Another anomaly: Absence of a review clause and renegotiation before extension of concession period appears to virtually allow the GVK lead consortium the right to operate the airport for 60 years with the terms and conditions frozen in the OMDA. The agreements from Mumbai and Delhi airports envisaged an initial concession period of 30 years which could be extended by another 30 years through mutual consent.
The CAG report also took the Civil Aviation Ministry to task for granting extensions to the project, which was delayed by four years and not penalising the private-led airport operator, Mumbai International Airport Limited (MIAL) for it.
The project cost of MIAL more than doubled from Rs 5,826 crore to Rs 12,380 crore though it was restricted to Rs 11,647.46 crore till March this year by AERA.
Though the project cost doubled, "the concessionaire did not appear to have faced financial vulnerability for the same, as the funding gap was being largely absorbed by the passengers through levy of development fee (DF) though such levy was not in the OMDA and no efforts were made to secure sources of financing for the project," CAG said.

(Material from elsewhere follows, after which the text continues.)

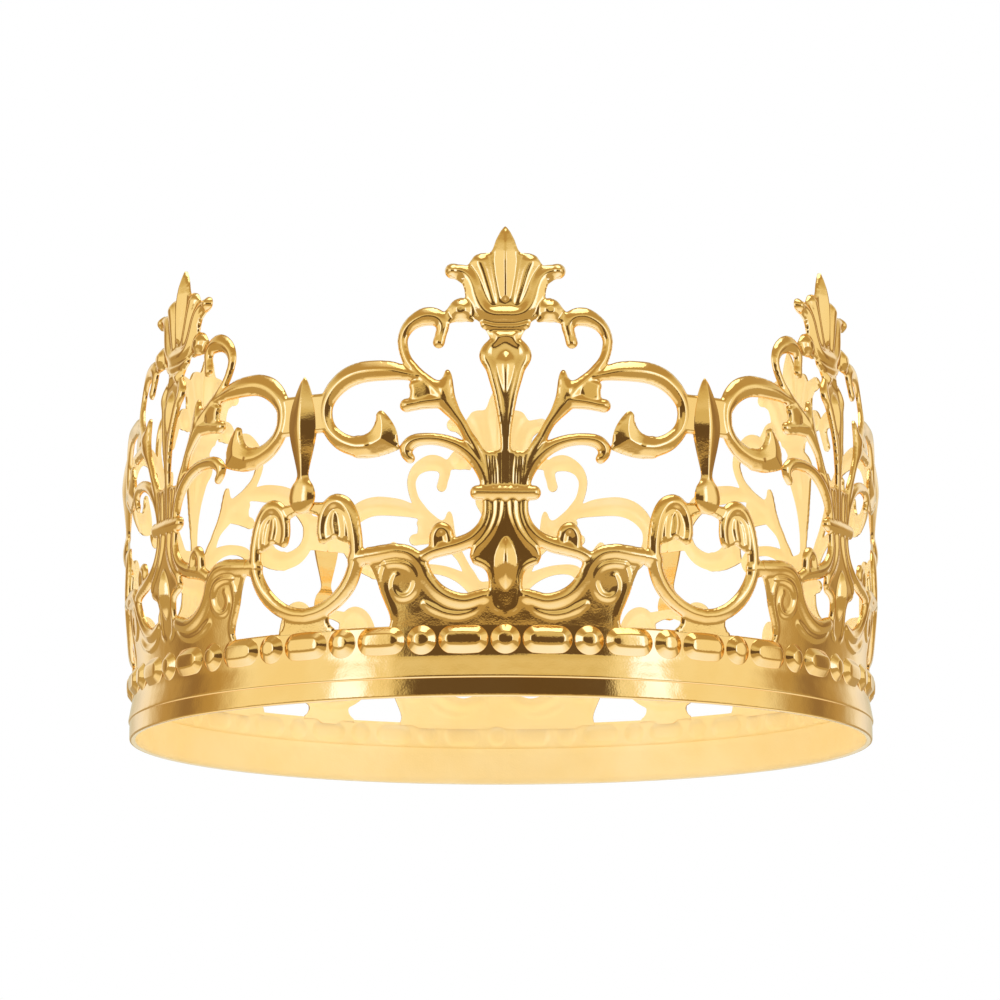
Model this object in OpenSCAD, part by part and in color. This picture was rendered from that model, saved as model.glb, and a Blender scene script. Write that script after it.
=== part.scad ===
/* Round pierced crown, built from pressed sheet: six fleur panels and six ring
   links stand on a beaded gallery strip, which is soldered round a plain head
   band. A spindle covers each joint between two panels.
   +Z is up, the origin is the centre of the rim, and the front faces -Y. */

/* [Overall] */
// Diameter of the plain head band where the gallery strip sits on it
band_d = 150; // [130:1:160]
// How far the tips of the panels lean in over the crown's height
lean = 2; // [0:0.5:4]

/* [Sheet] */
// Thickness of the head band's sheet
band_t = 0.8; // [0.6:0.1:1.2]
// Thickness of the pierced sheet
sheet_t = 0.8; // [0.6:0.1:1.2]

/* [Bosses] */
// How far the beads and ovals of the gallery stand out
bead_rise = 1; // [0.8:0.1:1.8]
// How far the spindles stand out
spindle_rise = 2.4; // [1.5:0.1:3]
// Slits of the piercing narrower than twice this are closed
slit = 0.3; // [0.2:0.1:0.5]

/* [Hidden] */

// The piercing is drawn on the unrolled sheet of a 150 mm band, as [across, up]
// in millimetres, and grows with the band.
drawn_d = 150;
unit = band_d / drawn_d;
band_r = band_d / 2;
face_r = band_r + sheet_t;

// Heights
ledge_z = 3.5 * unit;
band_h = 8 * unit;
bead_z = 10.8 * unit;
gallery_top = 13.6 * unit;
tip_z = 90.5 * unit;
above_tip = 95 * unit;

// Angles round the crown
repeats = 6;
panel_step = 360 / repeats;
link_half = 10;
panel_half = panel_step / 2 - link_half;

// Gallery: a bead and an oval alternate round it, each on a flat of its own
ledge_rise = 0.5;
bead_r = 2.6 * unit;
oval_half = 4.5 * unit;
beads = 30;
boss_step = 360 / beads;
bead_flat = 4.5;
boss_back = face_r - 0.25 * sheet_t;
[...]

It also said the revenue share of state-run Airports Authority of India (AAI), which partners with private infra firm GVK in MIAL, was "set to decline with the outsourcing of activities as noticed in the case of domestic and international cargo activities and the airport hotel project".
AAI received a gross revenue share from MIAL of over Rs 2,857 crore between 2006 and 2013.
"The private partner, on other hand, received gross revenues of Rs 4,526 crore during the same period on an investment of Rs 888 crore, without taking into account other potential benefits that would accrue over time from commercial exploitation of land," CAG said.